Cumulative incidence and standardized incidence ratios of CNS subsequent malignant neoplasm across treatment eras. A) For all patients with CNS subsequent malignant neoplasm, the 20-year cumulative incidence of subsequent malignant neoplasm increased from the 1970s to the 1980s (P = .02) and did not statistically change from the 1980s to the 1990s. The standardized incidence ratio of SMN did not statistically change across treatment eras. B) When stratified by primary childhood cancer diagnosis, there is an overall increase in the 20-year cumulative incidence of CNS subsequent malignant neoplasm for those with primary CNS tumors (1990s vs 1970s, P = .004). There is a reduction in the 20-year cumulative incidence of CNS subsequent malignant neoplasm for those with primary leukemias treated in the 1990s when compared with the 1980s (P = .004) but not when compared with the 1970s (P = .54). C) When stratified by primary childhood cancer diagnosis, there are no changes in the standardized incidence ratios across treatment eras.
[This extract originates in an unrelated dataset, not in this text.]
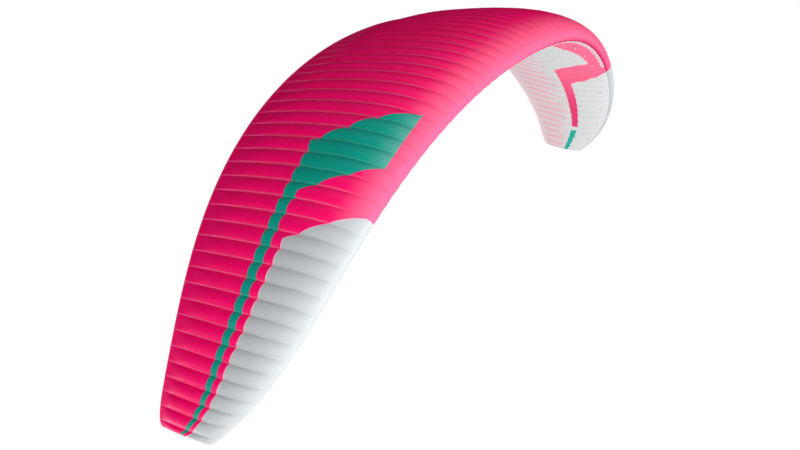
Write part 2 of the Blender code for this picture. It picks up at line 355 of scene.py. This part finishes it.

CNS = central nervous system.

Figure 4.

Risk factors for development of CNS subsequent malignant neoplasm. Multivariate models assessed demographic and treatment-related risk factors for development of CNS subsequent malignant neoplasm. Shown are forest plots for the association of primary childhood cancer diagnosis, radiotherapy dose exposures, and chemotherapy agent exposures with risk for CNS subsequent malignant neoplasm. A) Primary childhood cancer diagnoses leukemias, lymphomas, and CNS tumors increased risk for CNS subsequent malignant neoplasm, relative to non-CNS solid tumors. B) All radiation dose levels above 10 Gy are associated with increased risk for CNS subsequent malignant neoplasm. Additionally shown is the stratified analysis for the most abundant primary tumor group, primary leukemias. C) In the unstratified analysis adjusting for demographic factors and radiation exposure, epipodophyllotoxin exposure is associated with increased risk for CNS subsequent malignant neoplasm. CI = confidence interval; CNS = central nervous system; IT = intrathecal; SMN = subsequent malignant neoplasm.

Figure 5.

CNS subsequent malignant neoplasm confers poor prognosis. Among survivors with CNS subsequent malignant neoplasm, the 3-year overall survival following CNS subsequent malignant neoplasm attainment is approximately 30% across each treatment era (log-rank test, statistically nonsignificant). CNS = central nervous system; SMN = subsequent malignant neoplasm.